++++ Data section ++++

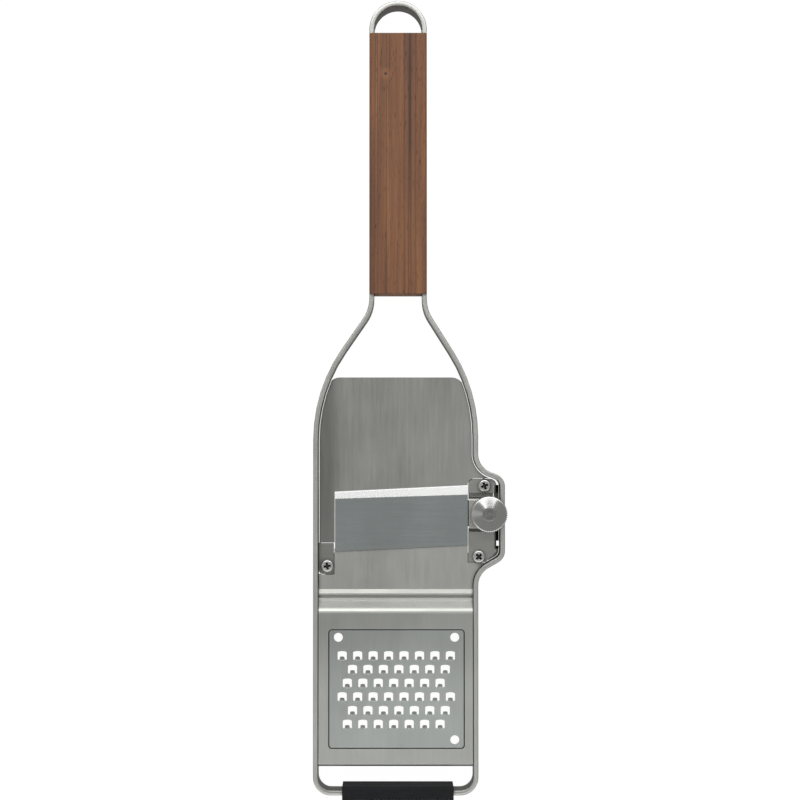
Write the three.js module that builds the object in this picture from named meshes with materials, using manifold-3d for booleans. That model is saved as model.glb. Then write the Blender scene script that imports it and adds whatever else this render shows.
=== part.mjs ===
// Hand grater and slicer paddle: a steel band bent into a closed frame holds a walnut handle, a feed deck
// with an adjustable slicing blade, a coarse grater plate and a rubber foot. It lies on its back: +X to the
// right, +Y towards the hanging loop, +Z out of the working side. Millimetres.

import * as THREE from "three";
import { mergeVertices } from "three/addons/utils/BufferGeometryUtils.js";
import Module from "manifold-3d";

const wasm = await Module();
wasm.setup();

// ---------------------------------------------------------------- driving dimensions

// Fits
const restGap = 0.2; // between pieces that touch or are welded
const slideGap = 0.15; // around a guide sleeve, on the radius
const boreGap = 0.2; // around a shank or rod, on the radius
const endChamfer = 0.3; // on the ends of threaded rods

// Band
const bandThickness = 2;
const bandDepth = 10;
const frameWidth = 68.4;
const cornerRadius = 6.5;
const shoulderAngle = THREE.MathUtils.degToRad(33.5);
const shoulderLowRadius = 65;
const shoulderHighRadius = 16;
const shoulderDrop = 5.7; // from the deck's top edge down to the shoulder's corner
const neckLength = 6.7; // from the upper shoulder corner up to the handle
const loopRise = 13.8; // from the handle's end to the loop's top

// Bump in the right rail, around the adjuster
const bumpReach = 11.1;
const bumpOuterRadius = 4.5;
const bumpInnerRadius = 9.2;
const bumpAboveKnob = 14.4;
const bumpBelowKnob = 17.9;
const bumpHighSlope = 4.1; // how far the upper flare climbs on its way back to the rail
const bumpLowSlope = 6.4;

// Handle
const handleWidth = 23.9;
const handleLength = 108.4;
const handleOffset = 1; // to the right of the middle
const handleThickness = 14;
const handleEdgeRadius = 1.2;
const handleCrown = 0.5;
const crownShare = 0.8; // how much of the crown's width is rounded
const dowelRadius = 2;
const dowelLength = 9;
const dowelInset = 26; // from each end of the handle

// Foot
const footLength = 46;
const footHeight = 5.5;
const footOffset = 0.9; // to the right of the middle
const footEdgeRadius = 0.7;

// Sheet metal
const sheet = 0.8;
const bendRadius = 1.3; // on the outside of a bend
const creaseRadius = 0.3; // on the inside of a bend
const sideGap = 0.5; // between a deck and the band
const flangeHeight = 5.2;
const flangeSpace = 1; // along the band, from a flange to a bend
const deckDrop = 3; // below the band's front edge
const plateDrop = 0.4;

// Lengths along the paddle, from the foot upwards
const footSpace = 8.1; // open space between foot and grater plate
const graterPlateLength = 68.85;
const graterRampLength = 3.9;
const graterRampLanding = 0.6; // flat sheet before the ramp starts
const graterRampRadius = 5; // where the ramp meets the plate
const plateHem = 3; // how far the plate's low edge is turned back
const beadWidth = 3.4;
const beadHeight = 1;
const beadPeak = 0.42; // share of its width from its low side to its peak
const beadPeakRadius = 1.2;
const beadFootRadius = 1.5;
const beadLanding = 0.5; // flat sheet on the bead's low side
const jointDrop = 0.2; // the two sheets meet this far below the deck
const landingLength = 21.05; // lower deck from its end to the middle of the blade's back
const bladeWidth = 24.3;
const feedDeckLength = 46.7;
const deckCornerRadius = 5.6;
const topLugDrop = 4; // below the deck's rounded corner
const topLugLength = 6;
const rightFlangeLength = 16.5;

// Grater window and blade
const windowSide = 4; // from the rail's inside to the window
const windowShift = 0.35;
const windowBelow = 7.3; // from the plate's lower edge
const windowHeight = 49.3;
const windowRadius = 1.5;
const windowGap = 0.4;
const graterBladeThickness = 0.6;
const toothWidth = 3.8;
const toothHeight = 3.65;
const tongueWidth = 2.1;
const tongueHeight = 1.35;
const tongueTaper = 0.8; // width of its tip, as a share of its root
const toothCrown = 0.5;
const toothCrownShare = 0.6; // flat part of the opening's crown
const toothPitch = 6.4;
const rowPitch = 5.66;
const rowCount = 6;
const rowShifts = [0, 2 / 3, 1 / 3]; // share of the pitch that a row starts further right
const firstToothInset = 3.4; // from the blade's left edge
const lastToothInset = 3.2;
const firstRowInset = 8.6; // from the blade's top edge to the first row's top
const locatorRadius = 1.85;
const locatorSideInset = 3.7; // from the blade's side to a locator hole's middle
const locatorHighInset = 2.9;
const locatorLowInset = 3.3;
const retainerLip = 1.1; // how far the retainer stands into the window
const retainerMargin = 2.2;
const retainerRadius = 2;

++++

(Goal): Extract the full listing and reproduce each line exactly.

(Output):
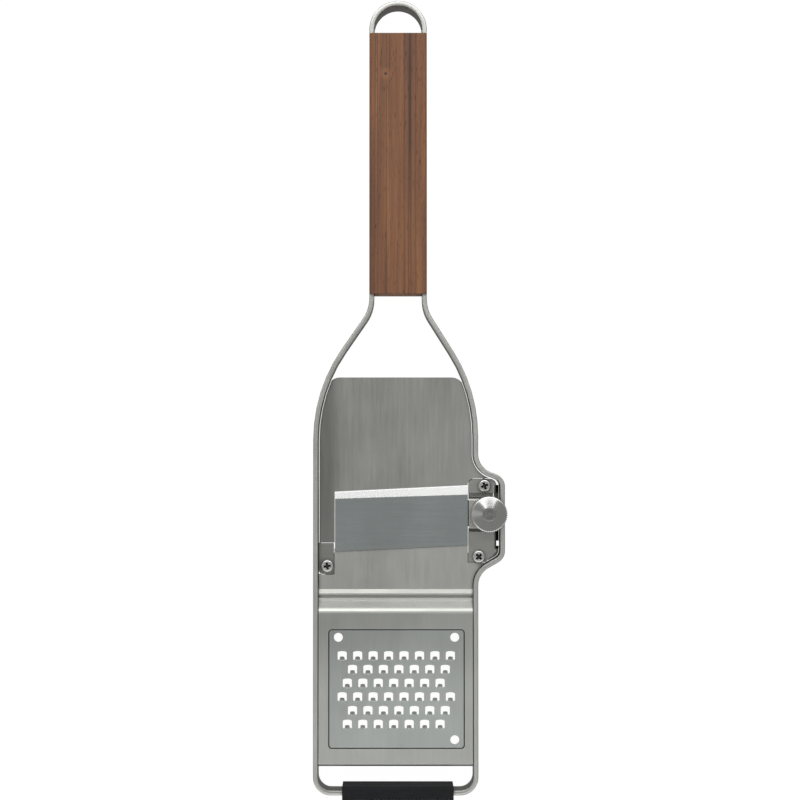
Write the three.js module that builds the object in this picture from named meshes with materials, using manifold-3d for booleans. That model is saved as model.glb. Then write the Blender scene script that imports it and adds whatever else this render shows.
=== part.mjs ===
// Hand grater and slicer paddle: a steel band bent into a closed frame holds a walnut handle, a feed deck
// with an adjustable slicing blade, a coarse grater plate and a rubber foot. It lies on its back: +X to the
// right, +Y towards the hanging loop, +Z out of the working side. Millimetres.

import * as THREE from "three";
import { mergeVertices } from "three/addons/utils/BufferGeometryUtils.js";
import Module from "manifold-3d";

const wasm = await Module();
wasm.setup();

// ---------------------------------------------------------------- driving dimensions

// Fits
const restGap = 0.2; // between pieces that touch or are welded
const slideGap = 0.15; // around a guide sleeve, on the radius
const boreGap = 0.2; // around a shank or rod, on the radius
const endChamfer = 0.3; // on the ends of threaded rods

// Band
const bandThickness = 2;
const bandDepth = 10;
const frameWidth = 68.4;
const cornerRadius = 6.5;
const shoulderAngle = THREE.MathUtils.degToRad(33.5);
const shoulderLowRadius = 65;
const shoulderHighRadius = 16;
const shoulderDrop = 5.7; // from the deck's top edge down to the shoulder's corner
const neckLength = 6.7; // from the upper shoulder corner up to the handle
const loopRise = 13.8; // from the handle's end to the loop's top

// Bump in the right rail, around the adjuster
const bumpReach = 11.1;
const bumpOuterRadius = 4.5;
const bumpInnerRadius = 9.2;
const bumpAboveKnob = 14.4;
const bumpBelowKnob = 17.9;
const bumpHighSlope = 4.1; // how far the upper flare climbs on its way back to the rail
const bumpLowSlope = 6.4;

// Handle
const handleWidth = 23.9;
const handleLength = 108.4;
const handleOffset = 1; // to the right of the middle
const handleThickness = 14;
const handleEdgeRadius = 1.2;
const handleCrown = 0.5;
const crownShare = 0.8; // how much of the crown's width is rounded
const dowelRadius = 2;
const dowelLength = 9;
const dowelInset = 26; // from each end of the handle

// Foot
const footLength = 46;
const footHeight = 5.5;
const footOffset = 0.9; // to the right of the middle
const footEdgeRadius = 0.7;

// Sheet metal
const sheet = 0.8;
const bendRadius = 1.3; // on the outside of a bend
const creaseRadius = 0.3; // on the inside of a bend
const sideGap = 0.5; // between a deck and the band
const flangeHeight = 5.2;
const flangeSpace = 1; // along the band, from a flange to a bend
const deckDrop = 3; // below the band's front edge
const plateDrop = 0.4;

// Lengths along the paddle, from the foot upwards
const footSpace = 8.1; // open space between foot and grater plate
const graterPlateLength = 68.85;
const graterRampLength = 3.9;
const graterRampLanding = 0.6; // flat sheet before the ramp starts
const graterRampRadius = 5; // where the ramp meets the plate
const plateHem = 3; // how far the plate's low edge is turned back
const beadWidth = 3.4;
const beadHeight = 1;
const beadPeak = 0.42; // share of its width from its low side to its peak
const beadPeakRadius = 1.2;
const beadFootRadius = 1.5;
const beadLanding = 0.5; // flat sheet on the bead's low side
const jointDrop = 0.2; // the two sheets meet this far below the deck
const landingLength = 21.05; // lower deck from its end to the middle of the blade's back
const bladeWidth = 24.3;
const feedDeckLength = 46.7;
const deckCornerRadius = 5.6;
const topLugDrop = 4; // below the deck's rounded corner
const topLugLength = 6;
const rightFlangeLength = 16.5;

// Grater window and blade
const windowSide = 4; // from the rail's inside to the window
const windowShift = 0.35;
const windowBelow = 7.3; // from the plate's lower edge
const windowHeight = 49.3;
const windowRadius = 1.5;
const windowGap = 0.4;
const graterBladeThickness = 0.6;
const toothWidth = 3.8;
const toothHeight = 3.65;
const tongueWidth = 2.1;
const tongueHeight = 1.35;
const tongueTaper = 0.8; // width of its tip, as a share of its root
const toothCrown = 0.5;
const toothCrownShare = 0.6; // flat part of the opening's crown
const toothPitch = 6.4;
const rowPitch = 5.66;
const rowCount = 6;
const rowShifts = [0, 2 / 3, 1 / 3]; // share of the pitch that a row starts further right
const firstToothInset = 3.4; // from the blade's left edge
const lastToothInset = 3.2;
const firstRowInset = 8.6; // from the blade's top edge to the first row's top
const locatorRadius = 1.85;
const locatorSideInset = 3.7; // from the blade's side to a locator hole's middle
const locatorHighInset = 2.9;
const locatorLowInset = 3.3;
const retainerLip = 1.1; // how far the retainer stands into the window
const retainerMargin = 2.2;
const retainerRadius = 2;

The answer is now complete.